Reading works in two levels: at a higher level, the reader steps from partition to partition sequentially; at a lower level, it steps from record to record inside the partition until it reaches the end of partition.
rebuilding. The process of re-replicating records after a storage failure.
record. The smallest unit of data in a log. A record includes the log id, LSN, copyset, timestamp, and the payload.
recovery. The process of guaranteeing sanity at the tail of an epoch after a sequencer failure.
release. A record is released to the reader when it is durably stored and there are no in-flight records with a smaller LSN.
rewind. If a client is reading in SCD mode and determines there may be a gap, it tells the storage nodes to rewind and fall back to ALL_SEND_ALL mode.
RSM (replicated state machine). A state machine that tails a pair of internal logs to build a state that is eventually consistent across all hosts in the cluster.
SCD (single-copy delivery). An optimization used in the read path. Only the primary node for the record reads and sends the record to the client.
sealing. The first stage of recovery, in which the old epoch is fenced off to prevent any new writes happening to it.
sequencer. An object responsible for assigning LSNs to incoming records. Can also refer to a node that can run sequencers.
shard. A storage unit in a node.
snapshot. Each internal log is really two logs: the delta log and the snapshot log. The delta stores recent changes, and every so often, the changes are accumulated into a snapshot and written to the snapshot log.
SST (Sorted Sequence Table) file. Same as L0 file in RocksDB.

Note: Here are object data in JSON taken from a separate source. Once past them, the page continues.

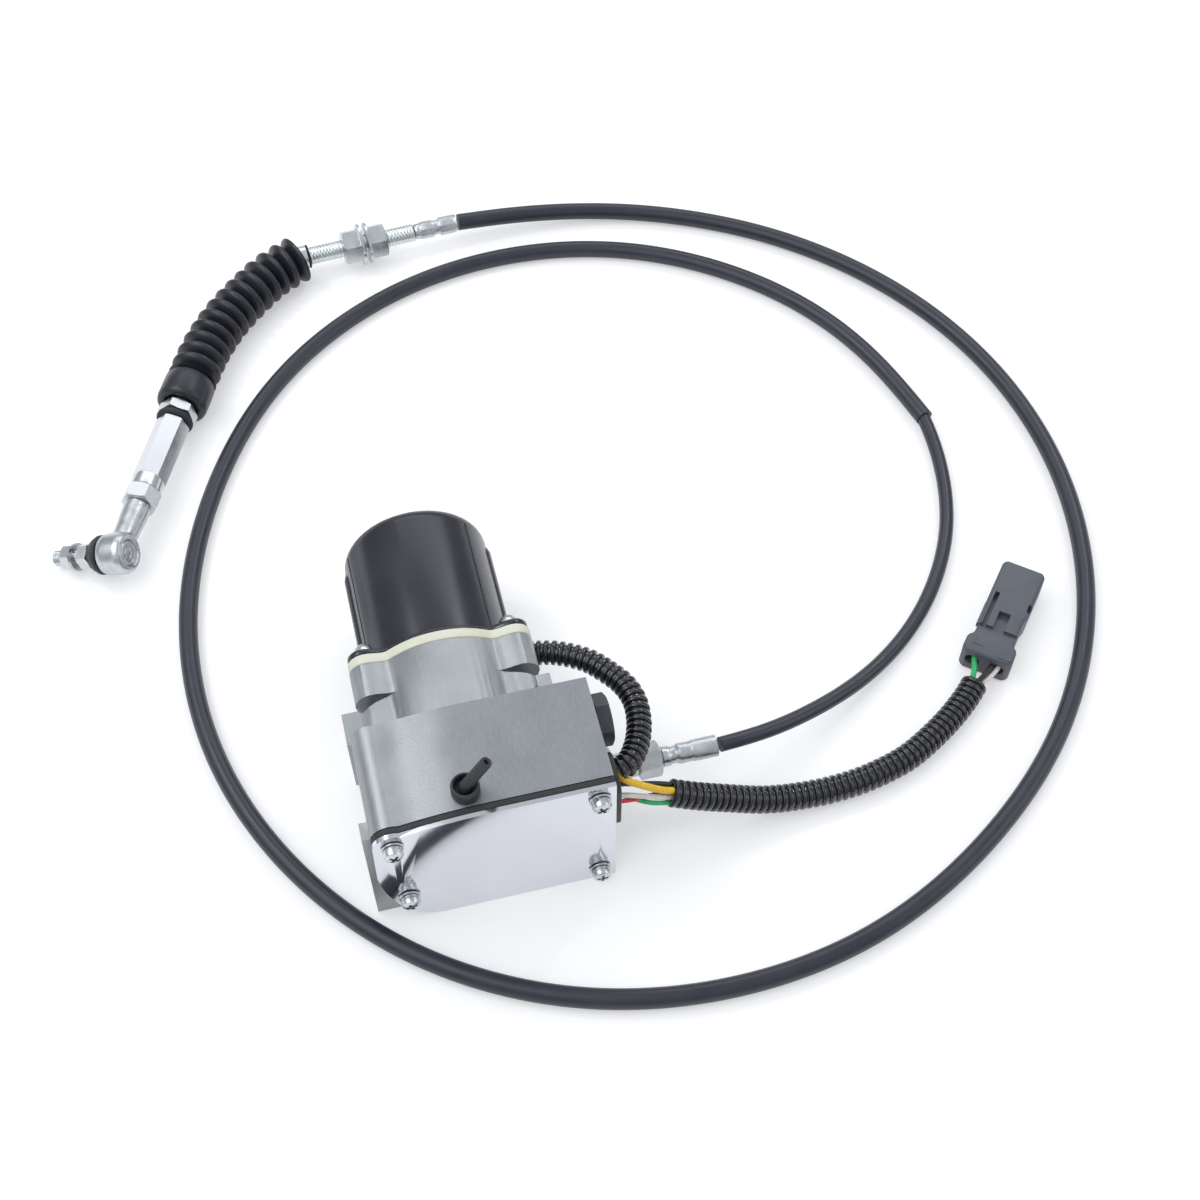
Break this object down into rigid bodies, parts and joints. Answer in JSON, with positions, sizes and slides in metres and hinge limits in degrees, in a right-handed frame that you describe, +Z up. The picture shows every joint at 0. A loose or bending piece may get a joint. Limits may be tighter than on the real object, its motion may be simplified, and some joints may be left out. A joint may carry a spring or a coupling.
{
  "type": "engine governor actuator",
  "caption": "Electric engine governor actuator: a geared motor in a cast housing pulls a long control cable that ends in rubber bellows and a ball-joint rod end.",
  "frame": {"origin": "on the housing's flat underside, below the motor axis and half way along the block", "axes": "+Z up, +Y back along the motor axis from the cover to the can's closed end, +X out through the face that the cable and the wires leave"},
  "size_m": [0.5035, 0.4778, 0.0997],
  "materials": {
    "aluminium": "matt as-cast surface",
    "polished": "mirror-like polished plate",
    "zinc": "bright zinc plate",
    "steel": "plain machined steel",
    "enamel": "satin black enamel",
    "black_plastic": "moulded, satin",
    "grey_plastic": "moulded, satin",
    "cream_plastic": "moulded, satin",
    "rubber": "moulded, matt",
    "copper": "bare and lacquered copper",
    "bronze": "sintered bronze",
    "carbon": "dull sintered",
    "wires": "insulated wires in yellow, green, white, black and red"
  },
  "bodies": {
    "housing": {"gear_housing": "aluminium", "front_gasket": "rubber", "front_cover": "polished", "cover_screw_1": "zinc", "cover_screw_2": "zinc", "cover_screw_3": "zinc", "cover_screw_4": "zinc", "spacer_plate": "cream_plastic", "motor_can": "enamel", "motor_end_plate": "black_plastic", "front_bearing": "steel", "rear_bearing": "steel", "magnet_1": "carbon", "magnet_2": "carbon", "brush_1": "carbon", "brush_2": "carbon", "ring_gear": "steel", "output_bush": "bronze", "position_sensor": "black_plastic", "side_plug": "black_plastic", "wire_grommet": "rubber", "breather_cup": "rubber", "breather_tube": "rubber", "cable_fitting": "zinc", "near_ferrule": "zinc", "cable_sheath": "rubber", "cable_sleeve": "rubber", "far_ferrule": "zinc", "threaded_tube": "zinc", "jam_nut_1": "zinc", "jam_nut_2": "zinc", "tube_collar": "zinc", "bellows": "rubber", "core_strand": "steel", "motor_lead_conduit": "black_plastic", "harness_conduit": "black_plastic", "harness_wires": "wires", "connector_wires": "wires", "connector_shell": "grey_plastic"},
    "armature": {"motor_shaft": "steel", "armature_core": "steel", "armature_windings": "copper", "commutator": "copper"},
    "planet_1": {"planet_gear_1": "steel"},
    "planet_2": {"planet_gear_2": "steel"},
    "planet_3": {"planet_gear_3": "steel"},
    "output": {"output_carrier": "steel", "output_lever": "zinc"},
    "cable_rod": {"cable_clevis": "zinc", "clevis_pin": "steel"},
    "far_rod": {"boot_nut": "zinc", "seal_ring": "rubber", "hex_coupling": "zinc", "lock_nut": "zinc", "rod_end": "zinc"},
    "ball_seal": {"dust_seal": "rubber"},
    "ball_stud": {"ball_stud": "zinc", "stud_washer": "zinc", "stud_nut": "zinc"}
  },
  "joints": [
    {"name": "motor_turn", "type": "hinge", "parent": "housing", "child": "armature", "pos_m": [0, 0.1, 0.0395], "axis": [0, 1, 0], "range_deg": [-220, 220]},
    {"name": "output_turn", "type": "hinge", "parent": "housing", "child": "output", "pos_m": [0, 0.03, 0.0395], "axis": [0, 1, 0], "range_deg": [-40.5, 40.5]},
    {"name": "planet_1_turn", "type": "hinge", "parent": "output", "child": "planet_1", "pos_m": [0.0165, 0.048, 0.0395], "axis": [0, 1, 0], "range_deg": [-103, 103]},
    {"name": "planet_2_turn", "type": "hinge", "parent": "output", "child": "planet_2", "pos_m": [-0.00825, 0.048, 0.02521], "axis": [0, 1, 0], "range_deg": [-103, 103]},
    {"name": "planet_3_turn", "type": "hinge", "parent": "output", "child": "planet_3", "pos_m": [-0.00825, 0.048, 0.05379], "axis": [0, 1, 0], "range_deg": [-103, 103]},
    {"name": "cable_slide", "type": "slide", "parent": "housing", "child": "cable_rod", "axis": [1, 0, 0], "range_m": [-0.0131, 0.0131]},
    {"name": "rod_slide", "type": "slide", "parent": "housing", "child": "far_rod", "axis": [-0.4123, -0.9108, 0.0218], "range_m": [-0.0131, 0.0131], "deforming": ["bellows", "core_strand"]},
    {"name": "stud_tilt", "type": "hinge", "parent": "far_rod", "child": "ball_seal", "pos_m": [-0.13727, 0.18435, 0.016], "axis": [-0.4123, -0.9108, 0.0218], "range_deg": [-12, 12], "deforming": ["dust_seal"]},
    {"name": "stud_spin", "type": "hinge", "parent": "ball_seal", "child": "ball_stud", "pos_m": [-0.13727, 0.18435, 0.016], "axis": [-0.8655, 0.3766, -0.3302], "continuous": true}
  ],
  "couplings": [
    {"joint": "output_turn", "follows": "motor_turn", "ratio": 0.18182},
    {"joint": "planet_1_turn", "follows": "motor_turn", "ratio": -0.46753},
    {"joint": "planet_2_turn", "follows": "motor_turn", "ratio": -0.46753},
    {"joint": "planet_3_turn", "follows": "motor_turn", "ratio": -0.46753},
    {"joint": "cable_slide", "follows": "motor_turn", "m_per_rad": -0.0033872},
    {"joint": "rod_slide", "follows": "motor_turn", "m_per_rad": -0.0033872}
  ]
}
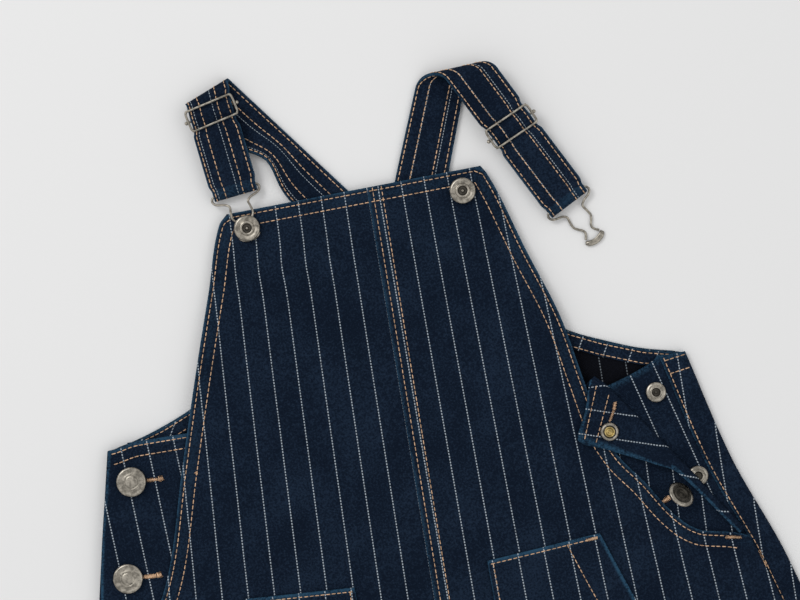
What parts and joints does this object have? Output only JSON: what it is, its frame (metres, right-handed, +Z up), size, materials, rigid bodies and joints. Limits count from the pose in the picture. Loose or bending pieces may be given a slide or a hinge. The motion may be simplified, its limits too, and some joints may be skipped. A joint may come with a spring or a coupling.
{
  "type": "overall skirt",
  "caption": "Denim overall skirt with pinstripes, laid out flat: bib, scooped buttoned sides, patch pockets, and straps with sliders and wire hooks.",
  "frame": {"origin": "centre of the bounding box's base, on the surface that the garment lies on", "axes": "+Z up off that surface, +Y from the hem to the straps, +X towards the wearer's left side"},
  "size_m": [0.505, 0.5724, 0.0182],
  "materials": {
    "denim": "dark indigo twill with dotted white pinstripes and worn edges",
    "denim_inside": "wrong side of dark twill",
    "thread": "tan topstitching",
    "nickel": "antique nickel",
    "brass": "bright brass"
  },
  "bodies": {
    "root": {"back_panel": "denim", "back_band": "denim", "underlay_left": "denim", "underlay_right": "denim", "side_piece_left": "denim", "side_piece_right": "denim", "front_left": "denim", "front_right": "denim", "pocket_left": "denim", "pocket_right": "denim", "strap_left": "denim", "strap_right": "denim", "slider_left": "nickel", "slider_right": "nickel", "slider_bar_left": "nickel", "slider_bar_right": "nickel", "hook_left": "nickel", "hook_right": "nickel", "hook_plate_left": "nickel", "hook_plate_right": "nickel", "bib_button_left": "nickel", "bib_button_right": "nickel", "side_button_left_upper": "nickel", "side_button_left_lower": "nickel", "side_button_right_upper": "nickel", "side_button_right_lower": "nickel", "side_socket_right_upper": "brass", "stud_right_upper": "nickel", "stud_right_lower": "nickel"}
  },
  "joints": []
}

storage set. The set of shards that contain all records in an epoch.
trim. Delete older records in a log. Trimming can be retention-based, space-based, or on demand.
trim point. The trim point is the LSN for each log that says how far it has been trimmed. It's maintained by RocksDB. Records older than the trim point may not be deleted immediately, but they are not served to the client reader.
wave. If the appender cannot successfully store a record in a copyset, it picks a new one and tries again. Each attempt is called a wave.